Reinforcement learning (RL), particularly deep reinforcement learning, offers a promising alternative. Instead of relying on a pre-defined model, RL allows robots to learn optimal behaviors through trial and error, guided by a reward signal. However, applying RL to robotics has historically been limited by computational complexity and slow convergence. Early breakthroughs like DeepMind’s DQN algorithm enabled machines to master Atari games using high-dimensional visual inputs, but DQN is designed for discrete action spaces—unsuitable for the continuous control required in robotics, where every joint angle and torque must be finely tuned.

The DDPG algorithm emerged as a solution, combining the strengths of actor-critic architectures with deep neural networks to handle continuous actions. It uses two neural networks: an actor that selects actions and a critic that evaluates them. By incorporating experience replay and target networks, DDPG stabilizes training and enables learning from past interactions. Despite its promise, standard DDPG still suffers from slow convergence and inefficient sample usage—critical drawbacks when training physical robots, where time and energy are limited.

Zhou Youhang and his team recognized these limitations and set out to refine the DDPG framework specifically for bipedal locomotion. Their innovation lies in three key enhancements: the use of RBF neural networks for function approximation, gradient-based weight updates, and the integration of SumTree for prioritized experience replay.

RBF networks, known for their local mapping properties, differ from traditional fully connected networks like multilayer perceptrons. Instead of treating all input data globally, RBF networks focus on local regions around predefined centers, making them particularly effective for approximating nonlinear functions in dynamic systems. In the context of walking, where small changes in joint angles can have significant effects on balance and motion, this localized sensitivity allows the network to converge faster and respond more accurately to subtle environmental changes.

By replacing the standard neural network layers in the actor and critic with RBF components, the team achieved a more efficient learning process. The RBF structure reduces the number of parameters that need to be adjusted during each iteration, minimizing computational overhead and avoiding the pitfalls of overfitting. This is especially important in real-time control, where delays in decision-making can lead to instability or falls.

But faster function approximation alone is not enough. The quality of the training data—specifically, which experiences the robot learns from—plays a crucial role in shaping its behavior. In standard DDPG, experience replay randomly samples past transitions (state, action, reward, next state), treating all equally. However, not all experiences are equally informative. A robot stumbling and recovering provides far more learning value than one walking smoothly on flat ground.

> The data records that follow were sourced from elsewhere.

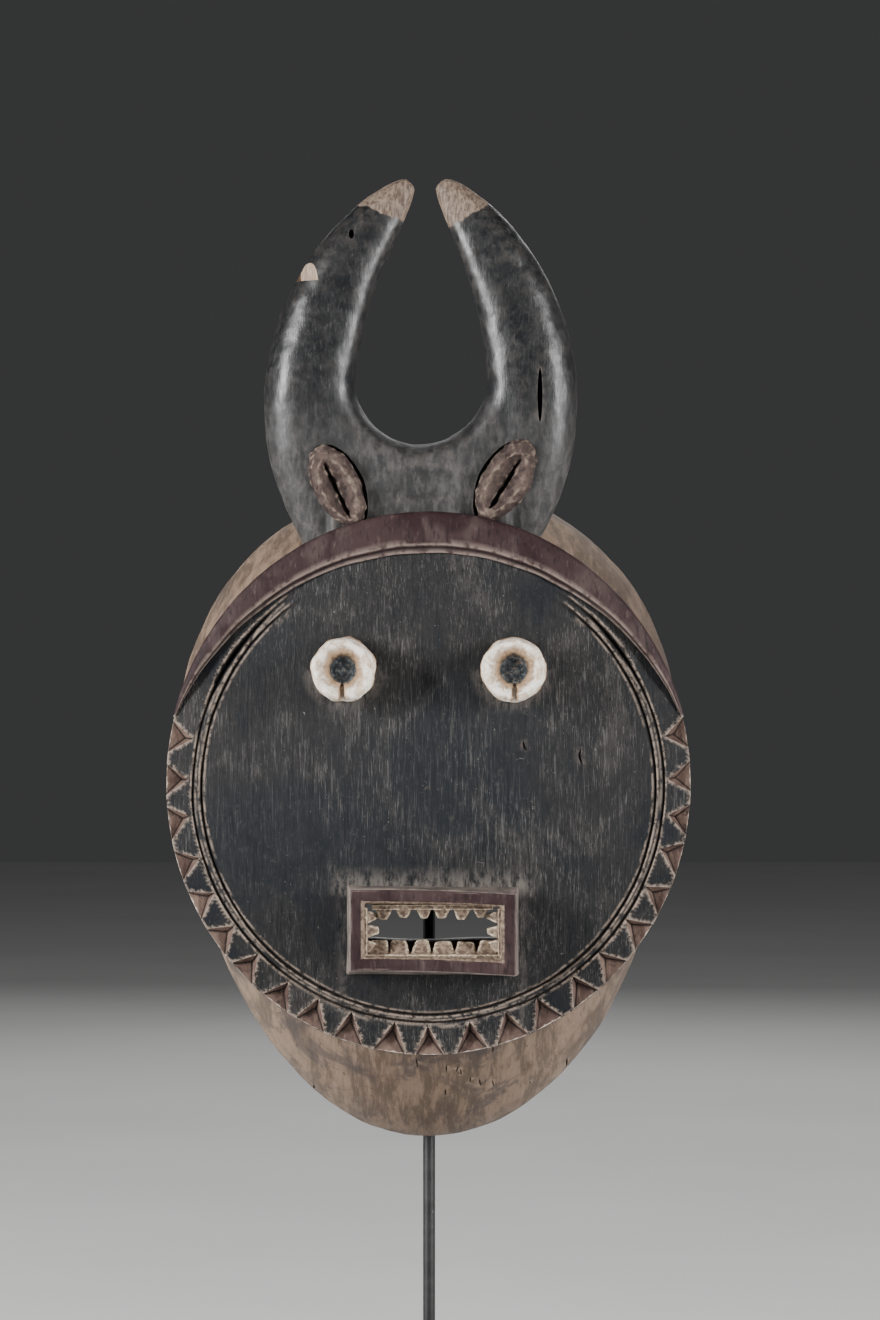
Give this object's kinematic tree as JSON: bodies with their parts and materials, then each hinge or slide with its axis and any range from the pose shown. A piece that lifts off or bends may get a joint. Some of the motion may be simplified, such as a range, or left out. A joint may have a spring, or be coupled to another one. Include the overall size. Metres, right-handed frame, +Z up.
{
  "type": "carved wooden mask on a stand",
  "caption": "Horned round-faced wooden mask with tube eyes, toothed box mouth, chip-carved rim and hollow collar, hung on a turning steel display stand.",
  "frame": {"origin": "middle of the stand's footprint, on the surface that it stands on", "axes": "+Z up, the face of the mask looks along -Y, +X is to the right of someone looking at the face"},
  "size_m": [0.2468, 0.172, 0.6164],
  "materials": {
    "painted_dark": "worn blue-black paint with fine vertical carving marks, satin on the horns and dry on the face",
    "painted_brown": "worn purple-brown paint, dusty, with light edges",
    "kaolin_white": "thick chalky white clay, stained brown towards the hole",
    "tooth_white": "thin chalky white over bare wood, worn",
    "bare_wood": "dry bare wood with smoke and handling stains",
    "handled_wood": "dark wood polished by use",
    "black_steel": "satin black",
    "screw_steel": "plain",
    "black_rubber": "matt"
  },
  "bodies": {
    "stand": {"stand_base": "black_steel", "base_feet": "black_rubber", "post_socket": "black_steel", "socket_screw": "screw_steel"},
    "hanger": {"post": "black_steel", "hanger_fork": "black_steel", "tip_sleeves": "black_rubber", "stop_sleeve": "black_rubber"},
    "mask": {"face_board": "painted_dark", "brow_band": "painted_brown", "eye_left": "kaolin_white", "eye_right": "kaolin_white", "mouth_frame": "painted_brown", "teeth_upper": "tooth_white", "teeth_lower": "tooth_white", "teeth_left": "tooth_white", "teeth_right": "tooth_white", "horn_left": "painted_dark", "horn_right": "painted_dark", "crest_block": "painted_dark", "ear_left": "bare_wood", "ear_right": "bare_wood", "back_collar": "bare_wood", "bite_bar": "handled_wood"},
    "thumb_screw": {"thumb_screw": "black_steel"}
  },
  "joints": [
    {"name": "stand_turn", "type": "hinge", "parent": "stand", "child": "hanger", "pos_m": [0, 0.062, 0.04], "axis": [0, 0, 1], "continuous": true},
    {"name": "mask_lift", "type": "slide", "parent": "hanger", "child": "mask", "axis": [0, -0.6, 0.8], "range_m": [0, 0.16]},
    {"name": "thumb_screw_turn", "type": "hinge", "parent": "stand", "child": "thumb_screw", "pos_m": [0, 0.07, 0.038], "axis": [0, 1, 0], "range_deg": [0, 720]}
  ]
}
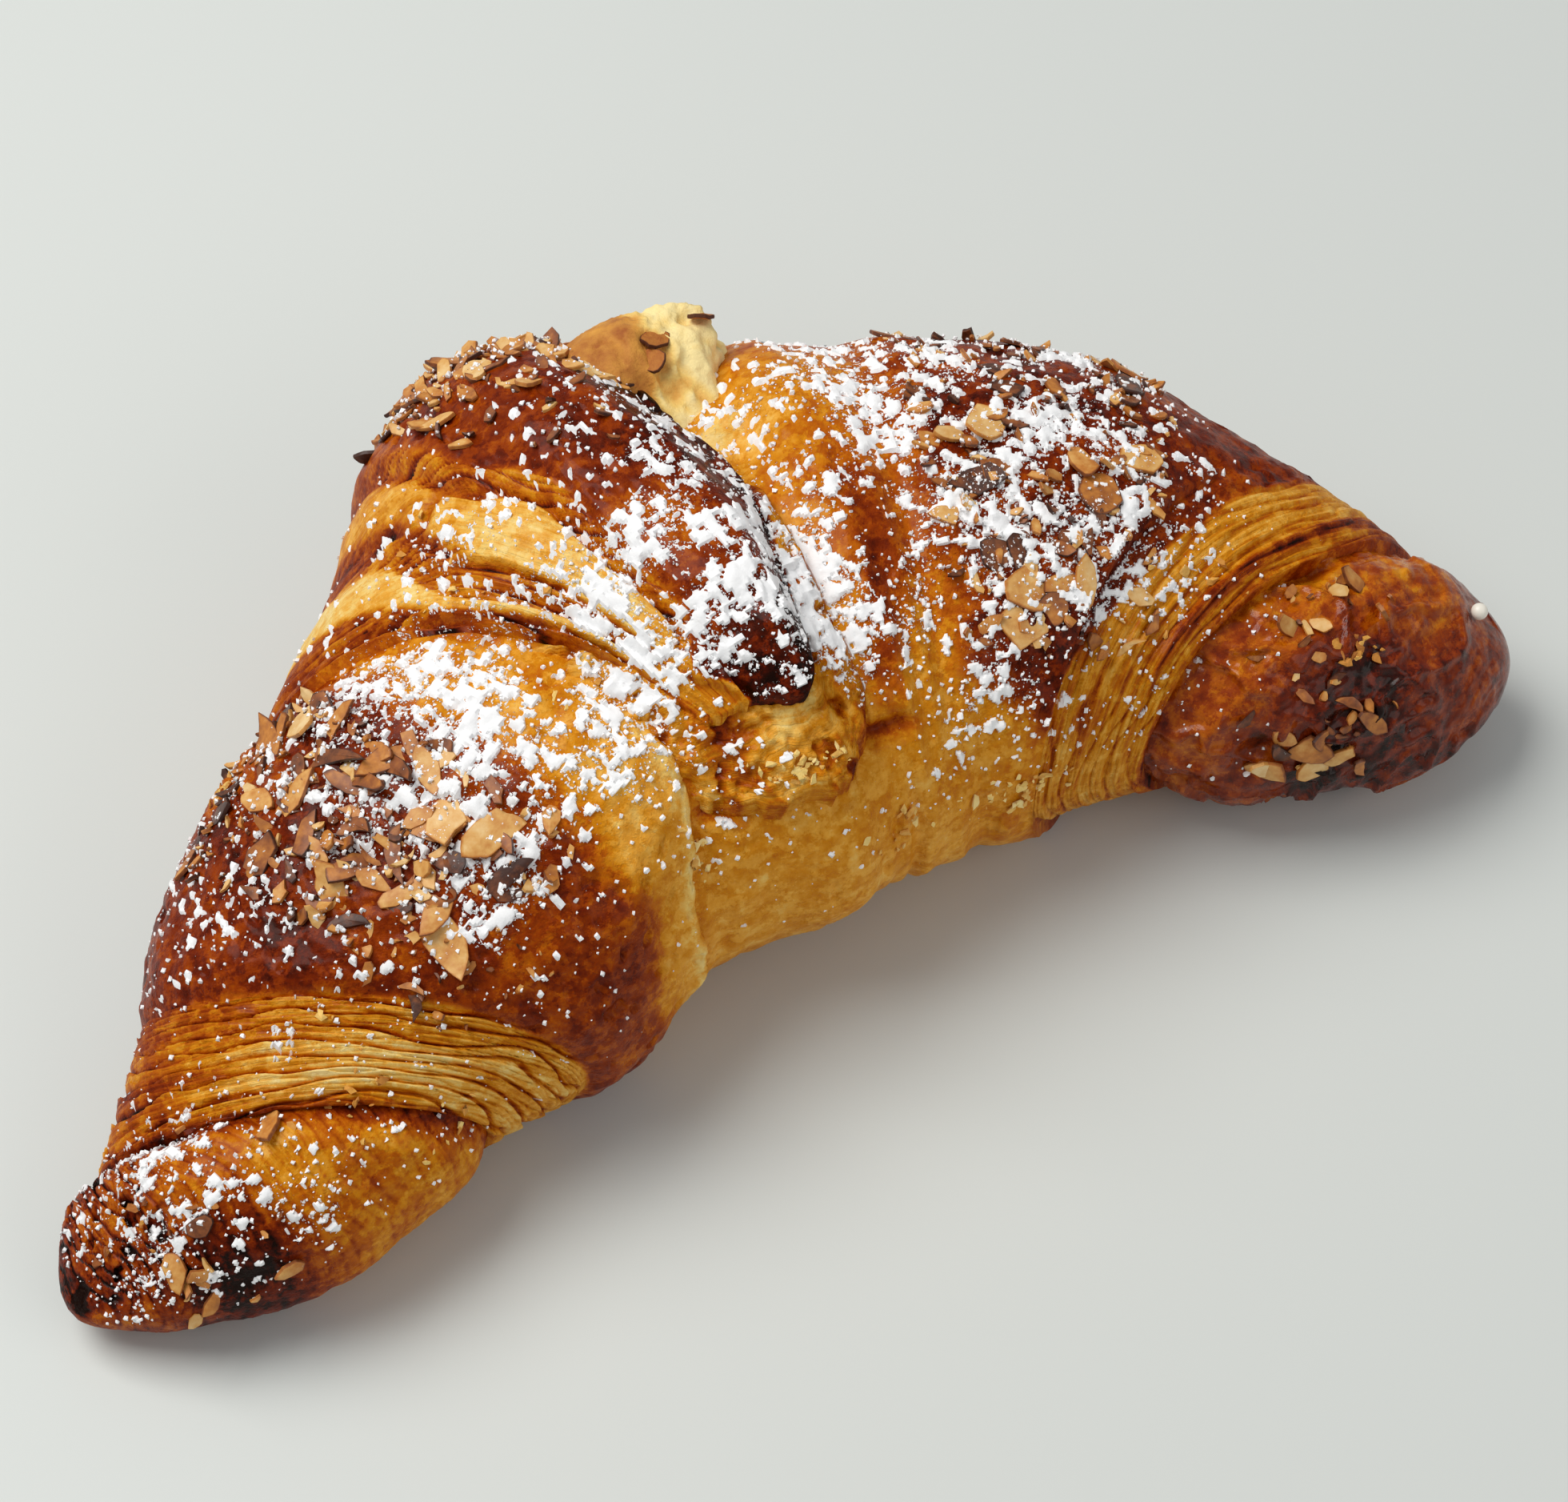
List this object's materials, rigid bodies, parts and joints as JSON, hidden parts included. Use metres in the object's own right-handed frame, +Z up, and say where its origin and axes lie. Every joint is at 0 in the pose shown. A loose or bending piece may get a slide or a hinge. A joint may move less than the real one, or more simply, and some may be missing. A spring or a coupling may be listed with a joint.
{
  "type": "almond croissant",
  "caption": "Baked crescent of rolled, layered pastry with a dark glossy crust, pale laminated bands, almond flakes and an almond filling showing at the back.",
  "frame": {"origin": "middle of the footprint's box, on the surface that the croissant rests on", "axes": "+X from the left-hand tip to the right-hand tip, +Y to the rounded back, +Z up"},
  "size_m": [0.183, 0.0925, 0.0553],
  "materials": {
    "crust": "baked, glossy to satin, mahogany to gold",
    "filling": "moist, crumbly, matt",
    "almond": "toasted, satin",
    "sugar": "powder, matt"
  },
  "bodies": {
    "root": {"pastry": "crust", "filling": "filling"}
  },
  "joints": []
}
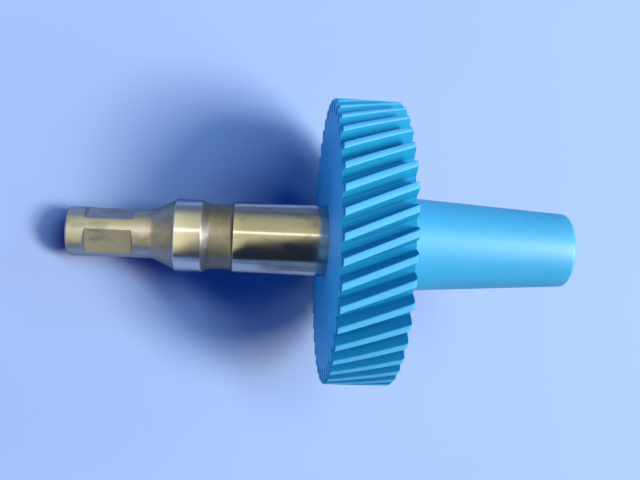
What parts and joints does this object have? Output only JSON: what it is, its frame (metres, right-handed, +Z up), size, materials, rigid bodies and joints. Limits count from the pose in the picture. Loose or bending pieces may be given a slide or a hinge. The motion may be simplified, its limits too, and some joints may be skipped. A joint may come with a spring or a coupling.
{
  "type": "helical gear",
  "caption": "Left-hand helical gear in blue cast nylon on a stainless shaft with a bearing journal and a flatted drive nose, and a tapered sleeve behind the gear.",
  "frame": {"origin": "on the shaft's axis, in the plane of the gear's left face, where the bearing journal ends", "axes": "+X along the shaft towards the tapered sleeve, +Z up, the gear's teeth in the YZ plane"},
  "size_m": [0.2081, 0.1186, 0.1186],
  "materials": {
    "stainless": "turned and polished stainless steel",
    "blue_nylon": "machined cast nylon, satin",
    "key_steel": "bright drawn stainless steel",
    "spring_steel": "phosphated spring steel, dark"
  },
  "bodies": {
    "root": {"shaft": "stainless", "helical_gear": "blue_nylon", "gear_key": "key_steel", "retaining_ring": "spring_steel", "drive_dowels": "key_steel", "tapered_sleeve": "blue_nylon", "end_washer": "key_steel", "lock_washer": "spring_steel", "end_screw": "key_steel", "end_plug": "blue_nylon"}
  },
  "joints": []
}
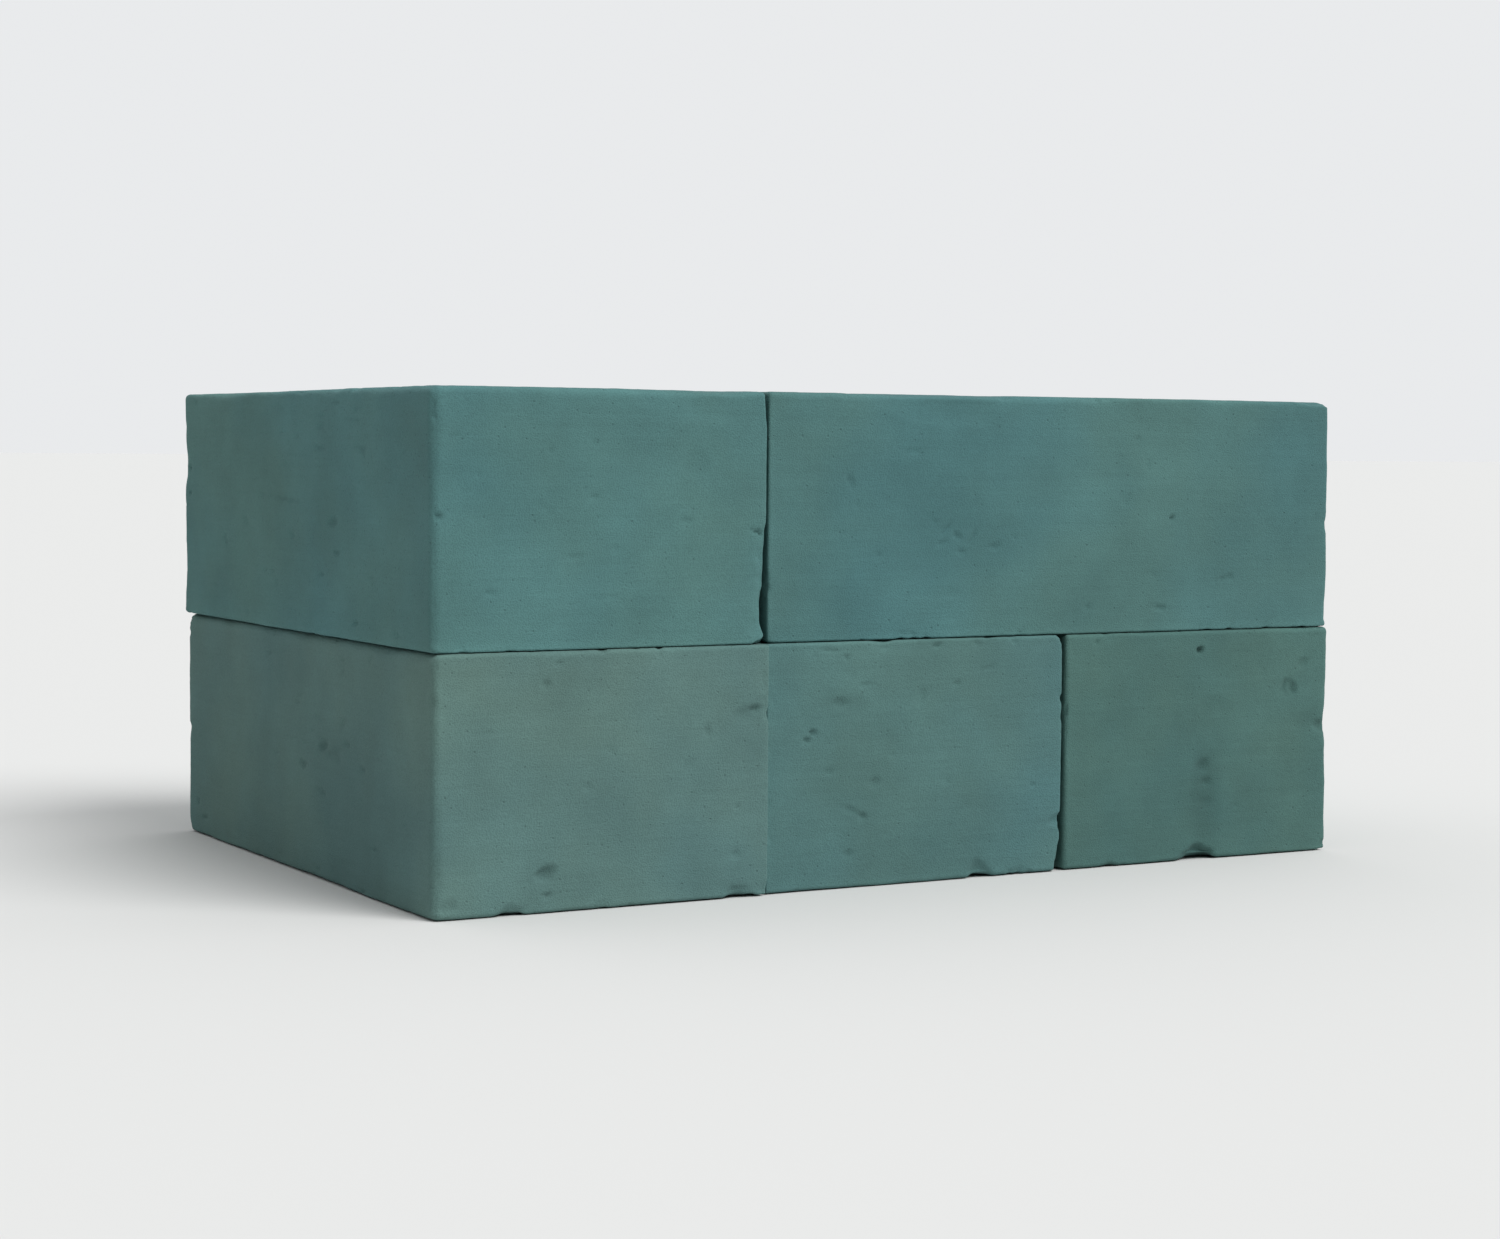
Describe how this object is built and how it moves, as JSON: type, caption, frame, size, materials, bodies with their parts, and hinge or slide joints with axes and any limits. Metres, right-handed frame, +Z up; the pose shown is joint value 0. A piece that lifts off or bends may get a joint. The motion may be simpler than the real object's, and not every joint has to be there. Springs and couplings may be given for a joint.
{
  "type": "floral foam brick stack",
  "caption": "Loose rectangular floral foam bricks in a staggered stack, each of which lifts or slides off to be soaked and cut to hold flower stems.",
  "frame": {"origin": "on the ground, in the middle of the stack's footprint, which is on the underside of the lower middle brick", "axes": "+X along the front from the left brick to the right one, +Y from the front to the back, +Z up"},
  "size_m": [0.3486, 0.2325, 0.1604],
  "materials": {
    "foam": "matte"
  },
  "bodies": {
    "lower_middle": {"lower_middle_brick": "foam"},
    "lower_left": {"lower_left_brick": "foam"},
    "lower_right": {"lower_right_brick": "foam"},
    "upper_left": {"upper_left_brick": "foam"},
    "upper_right": {"upper_right_brick": "foam"}
  },
  "joints": [
    {"name": "lower_left_push", "type": "slide", "parent": "lower_middle", "child": "lower_left", "axis": [-1, 0, 0], "range_m": [0, 0.13]},
    {"name": "upper_left_lift", "type": "slide", "parent": "lower_left", "child": "upper_left", "axis": [0, 0, 1], "range_m": [0, 0.1]},
    {"name": "lower_right_push", "type": "slide", "parent": "lower_middle", "child": "lower_right", "axis": [1, 0, 0], "range_m": [0, 0.13]},
    {"name": "upper_right_lift", "type": "slide", "parent": "lower_middle", "child": "upper_right", "axis": [0, 0, 1], "range_m": [0, 0.1]}
  ]
}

To address this, the researchers implemented SumTree, a binary tree data structure that enables prioritized experience replay. In this system, each stored experience is assigned a priority based on the magnitude of the temporal difference error—the difference between the predicted and actual outcome. Experiences with higher errors, indicating greater surprise or prediction inaccuracy, are given higher priority and are more likely to be sampled during training.

This approach ensures that the robot focuses on the most challenging and informative moments of its learning journey. For example, when the robot begins to lose balance or encounters an unexpected disturbance, the resulting high-error transition is flagged and revisited multiple times, allowing the policy to adapt more quickly to such scenarios. Over time, this leads to a more robust and resilient walking strategy.

The combination of RBF networks and SumTree creates a synergistic effect. RBF accelerates local learning, while SumTree ensures that the most critical global experiences are emphasized. Together, they form a learning system that is both fast and intelligent in its data usage.

To validate their approach, the team conducted extensive simulations using a joint platform of ROS (Robot Operating System), Gazebo (a 3D robotics simulator), and TensorFlow (Google’s open-source machine learning library). This setup allowed them to model a realistic biped robot with accurate physics, including gravity, friction, joint limits, and motor torque constraints. The robot was tasked with walking 88 meters on flat terrain, starting from a stationary position. Each episode ended when the robot either reached the goal or fell over, at which point it was reset for the next trial.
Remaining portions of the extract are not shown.